Когда говорят о его причинах, то речь обычно заходит о том, что лопнул «мыльный пузырь» на американском рынке ипотечного кредитования, а вырос он из-за проводившейся ФРС сверхмягкой денежной политики. Но уместно поставить вопрос: почему американские денежные власти могли проводить такую политику, не опасаясь вызвать всплеска инфляции на потребительских товарных рынках? Очевидно, это стало возможным прежде всего благодаря товарному импорту из развивающихся стран, где цены на производственные ресурсы, в том числе рабочую силу, низкие, и к числу таких стран как раз и относится Китай, который уже стал вторым по значению после Канады внешнеторговым партнером США. Так что в этом плане двустороннее взаимодействие и создало условия для экспансионистской политики американских властей, которая способствовала углублению диспропорций в американской экономике – гипертрофированному потребительскому буму на кредитной основе, поддержанию аномально низкой нормы сбережения и огромного торгового дефицита.
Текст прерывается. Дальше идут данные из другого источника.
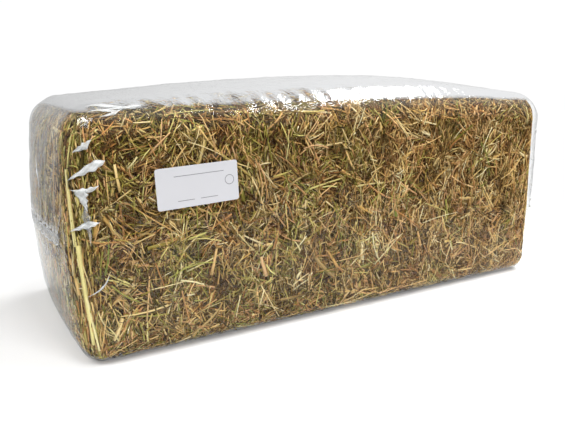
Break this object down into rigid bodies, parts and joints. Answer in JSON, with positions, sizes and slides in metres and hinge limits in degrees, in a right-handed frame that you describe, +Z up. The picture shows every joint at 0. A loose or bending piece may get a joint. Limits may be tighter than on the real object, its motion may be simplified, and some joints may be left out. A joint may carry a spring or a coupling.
{
  "type": "square hay bale",
  "caption": "Pressed block of meadow hay in a taut clear film wrap, with a small blank paper label on its front.",
  "frame": {"origin": "on the floor, under the middle of the bale", "axes": "+X along the bale, towards the end where the wrap is slack; -Y towards the labelled front; +Z up"},
  "size_m": [0.8208, 0.3305, 0.3399],
  "materials": {
    "hay": "matt, rough, mixed tan and olive",
    "film": "clear, glossy, slightly wrinkled",
    "label": "smooth, matt"
  },
  "bodies": {
    "root": {"flake_1": "hay", "flake_2": "hay", "flake_3": "hay", "flake_4": "hay", "flake_5": "hay", "flake_6": "hay", "flake_7": "hay", "flake_8": "hay", "flake_9": "hay", "film": "film", "label": "label"}
  },
  "joints": []
}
Но при детальном рассмотрении выясняется, что ситуация в китайской экономике является зеркальным отражением американской: у Китая, наоборот, завышенная норма сбережения, внутренний потребительский рынок в недостаточной степени является опорой экономического роста, экономика «перекошена» в сторону экспортного сектора, и этому тоже способствовала экономическая политика, в китайском случае это практиковавшееся много лет занижение валютного курса юаня. Внешним проявлением этих дисбалансов было ускоренное накопление китайских валютных резервов. А отсюда еще одна связь, которая окончательно замыкает цепь дисбалансов: китайские валютные резервы вкладываются в американские государственные облигации, тем самым осуществляется финансирование американских дефицитов госбюджета и торгового баланса, создаются условия для поддержания не только низкой инфляции, но и низких процентных ставок в американской экономике, а американские потребители в кредит за китайские деньги могут покупать китайские же экспортные товары. Такая модель взаимоотношений циклически воспроизводится, но одновременно воспроизводятся и дисбалансы, а потому в известной мере можно сказать, что за кризис «несут ответственность» обе ведущие экономики мира.

В ходе кризиса происходит определенная коррекция дисбалансов, но они заведомо не могут быть преодолены в краткосрочном плане. Судя по поведению китайских официальных лиц и высказываниям китайских экономистов, у КНР нет иллюзий о возможности быстрого изменения нынешней структуры мировой экономики, где лидером остаются США. Но Китай использует сложившуюся в ходе кризиса ситуацию для укрепления своих позиций по целому ряду направлений:

– были высказаны предложения о реформе международной финансовой системы, в том числе была «вброшена» идея о возможности введения на коллективной основе новой резервной валюты;

– вместе с другими странами БРИК КНР добилась пересмотра сложившихся квот в уставном капитале МВФ;

– Китай выступил одним из «подписчиков» на новые облигации МВФ, сделав таким образом шаг к диверсификации структуры собственных валютных резервов;

– китайские компании используют удешевление активов для массированного проникновения в зарубежные экономики, особенно интенсивно скупаются акции сырьевых компаний.

Вместе с тем большинство китайских экспертов отвергает выдвинутую некоторыми западными аналитиками идею G-2 (совмест-ной ответственности США и КНР за регулирование общемировых финансово-экономических взаимосвязей), обосновывая это недостаточной развитостью самой китайской экономики, наличием в стране множества нерешенных проблем. По-видимому, за этим скрываются не только тактические соображения, но и осознание реальной непредсказуемости дальнейшего развития ситуации в Китае.


Литература

Ван Шаопин, Ху Цзинь. 2009. Декомпозиция тенденций циклического изменения китайского ВВП и связанный с ней устойчивый стохастический эффект. Цзинцзи яньцзю 4 (на кит. яз.).

Ли Вэньсин, Сюй Чаншэн, Ай Чуньжун. 2008. Возрастная структура населения и тенденции потребления домохозяйств в Китае: 1989–
2004 гг. Цзинцзи яньцзю 7: 118–129 (на кит. яз.).

Лю Шучэн. 1997. Циклические колебания в китайской экономике: новый этап. Шанхай.

Лю Шучэн, Чжан Ляньчэн, Чжан Пин (ред.) 2008. Экономический рост и экономический цикл в Китае. Пекин.

Мозиас, П. М. 2007. Экономика Китая в начале XXI века: новые вызовы и поиски ответов на них. В: Фаминский, И. П. (ред.), Национальная экономика в условиях глобализации. М.: Магистр.

Ши Цзяньхуа, Чжу Хайтин. 2004. Сбережения китайского городского населения и степень предохранительной мотивации при их формировании: 1999–2003 гг. Цзинцзи яньцзю 10: 66–74 (на кит. яз.).